One of the things commonly said about humorists is
that they are really very sad people—clowns with a breaking heart. Three is
some truths in it, but it is badly stated. It would be more accurate, I think,
to say that there is a deep vein of melancholy running through everyone’s life
and that the humorist, perhaps more sensible of it than some others,
compensates for it actively and positively. Humorist fatten on trouble. They
have always made trouble pay. They struggle along with a good will and endure
pain cheerfully, knowing how willingly it will serve them in the sweet by and
by. You find them wrestling with foreign languages, fighting folding ironing
boards and swollen drainpipes, suffering the terrible discomfort of tight
boots...They pour out their sorrows profitably, in a form that is not quite
fiction nor quite fact either. Beneath the sparkling surface of these dilemma
flows the strong tide of human woe.
談起幽默家,人們最常提到的,是他們內心其實非常憂傷,是心碎腸斷的小丑。道理是對的,只是表述有誤。我認為,更準確的說法,應該是每個人生命中,都流有一股憂緒,而幽默家或許就是比一般人,較有這方面的觸覺,並懂得主動和積極地,從中尋求補償。幽默家是靠煩惱發財的,他們總能從煩惱手上討回賠償。他們憑籍堅毅意志,樂觀地忍受痛苦,且心裡很清楚,它們將成為豐碩的回報。我們見他們和外語泥漿摔角、跟燙衣板和塞掉的排水管鬥個你死我活、又遭受窄靴的折磨⋯⋯便知道他們懂得化苦難為盈利,並以某種既非虛構、也非現實的形態呈現出來。這些哭笑不得的情境,在令人發笑的華美皮層下,是股流露種種悲哀的暗湧。

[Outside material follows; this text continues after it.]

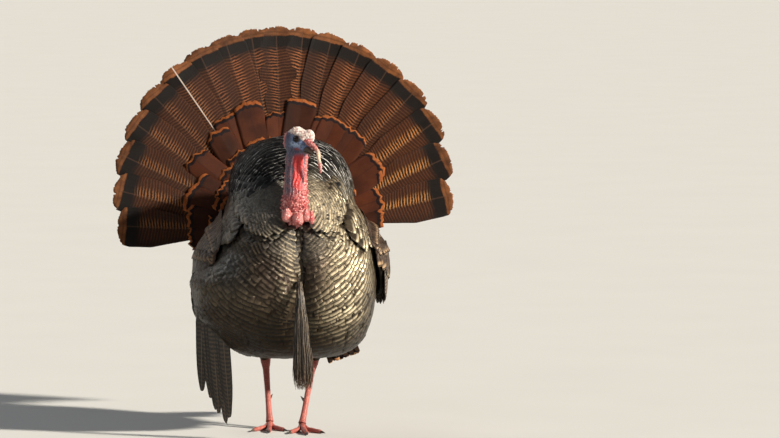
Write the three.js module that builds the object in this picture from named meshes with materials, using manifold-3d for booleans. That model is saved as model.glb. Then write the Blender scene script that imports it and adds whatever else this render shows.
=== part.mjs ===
// A strutting wild turkey gobbler, life size, as a still model.
// Millimetres, +Z up. The bird faces -Y, so +X is its own left side. The floor is z = 0.
import * as THREE from "three";
import { mergeVertices } from "three/addons/utils/BufferGeometryUtils.js";
import Module from "manifold-3d";

// ---- driving dimensions -------------------------------------------------------------------
const GAP = 0.35; // clearance between a piece and the one it grows from

// Trunk: its outline from the belly up. Each station is [height, half-width, breast y, rump y].
const TRUNK_STATIONS = [
  [166, 0, -15, -15],
  [172, 108, -138, 104],
  [202, 160, -212, 176],
  [250, 184, -256, 216],
  [310, 195, -283, 236],
  [370, 196, -290, 230],
  [430, 189, -271, 211],
  [480, 171, -232, 196],
  [530, 151, -178, 186],
  [580, 146, -134, 170],
  [630, 124, -104, 138],
  [666, 80, -58, 88],
  [683, 0, 6, 6],
];
const TRUNK_RINGS = 28;
const TRUNK_SIDES = 30;
const BREAST_FULLNESS = 2.5; // superellipse exponent of the front half of a section
const RUMP_FULLNESS = 1.95; // and of the rear half
const BREAST_CLEFT = { depth: 15, width: 26, low: 190, high: 520 };

// Neck: [x, y, z, radius] from the breast to the skull.
const NECK_LINE = [
  [-6, -168, 470, 40],
  [-6, -194, 515, 31],
  [-5, -197, 555, 26],
  [-3, -188, 600, 24],
  [0, -178, 640, 24],
  [2, -172, 664, 20],
];

// Head: carried turned to the bird's left and nodding down.
const HEAD_CENTRE = new THREE.Vector3(3, -181, 679);
const HEAD_TURN = 36; // degrees
const HEAD_NOD = 12;
// Each station along the skull is [forward, half-width, crown height, chin depth].
const HEAD_STATIONS = [
  [-35, 0, 0, 0],
  [-30, 12, 15, 18],
  [-17, 18.5, 25, 28],
  [0, 20, 30, 33],
  [13, 19, 31, 33],
  [25, 17, 31, 29],
  [33, 12, 22, 22],
  [38, 0, 0, 0],
];
const BILL_ROOT = 30; // where the bill starts, forward of the head's centre
const BILL_INSIDE = 6; // how far its root goes into the head
const BILL_FLAT = 0.12; // how far each half stands past the flat side that meets the other half
const BILL_UPPER = { way: 1, reach: 40, droop: 4, half: 8.6, height: 8, level: -15.5 };
const BILL_LOWER = { way: -1, reach: 36, droop: 3, half: 7.6, height: 4.5, level: -18.6 };
const EYE_RADIUS = 6.5;
const EYE_PLACE = { forward: 10, side: 14, up: 5 };
const SNOOD_LINE = [
  [17, -201, 680, 6],
  [24, -210, 674, 6],
  [34, -221, 666, 5.5],
  [43, -230, 654, 4.5],
  [45, -234, 638, 4],
  [48, -234, 624, 4],
  [50, -233, 606, 2.8],
];

// Caruncles at the base of the neck: [name, x, y, z, radius, half-height].
const CARUNCLES = [
  ["caruncle_right", -26.5, -226, 511, 12.5, 15.5],
  ["caruncle_middle", -2.5, -240, 504, 12.5, 15],
  ["caruncle_left", 16, -238, 512, 8, 16],
  ["caruncle_far_left", 28.5, -231, 507, 7, 16],
];

// Beard: [x, y, z, half-width, half-depth].
const BEARD_LINE = [
  [-3, -272, 364, 6, 6],
  [-3, -292, 345, 7, 7],
  [-2, -302, 310, 10, 8],
  [0, -301, 250, 15, 9],
  [3, -294, 185, 19, 10],
  [5, -288, 145, 17, 8],
  [6, -284, 122, 8, 4],
];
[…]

Practically everyone is a manic depressive of
sorts’ with his up moments and his down moments, and you certainly don’t have
to be a humorist to taste the sadness of situation and mood. But there is often
a rather fine line between laughing and crying, and if a humorous piece of
writing brings a person to the point where his emotional responses are
untrustworthy and seem likely to break over into the opposite realm, it is
because humor, like poetry, has an extra content. It plays close to the big hot
fire which is Truth, and sometimes the reader feels the heat.
其實某程度上,誰都是患有抑鬱症的躁狂者,時而狂喜,時而哀慟。我們當然不用成為幽默家,也能感受哀傷,或是意會這種心境。哭與笑的界線,往往十分微妙;假若一部幽作品,將一個人帶到情感失真的地步,且得出與預期中似乎相反的反應,那是因為幽默和詩歌一樣,常帶有弦外之音。幽默的舞台,是設在真理之烈火側旁的,所以觀眾有時也能感受到那道熱力。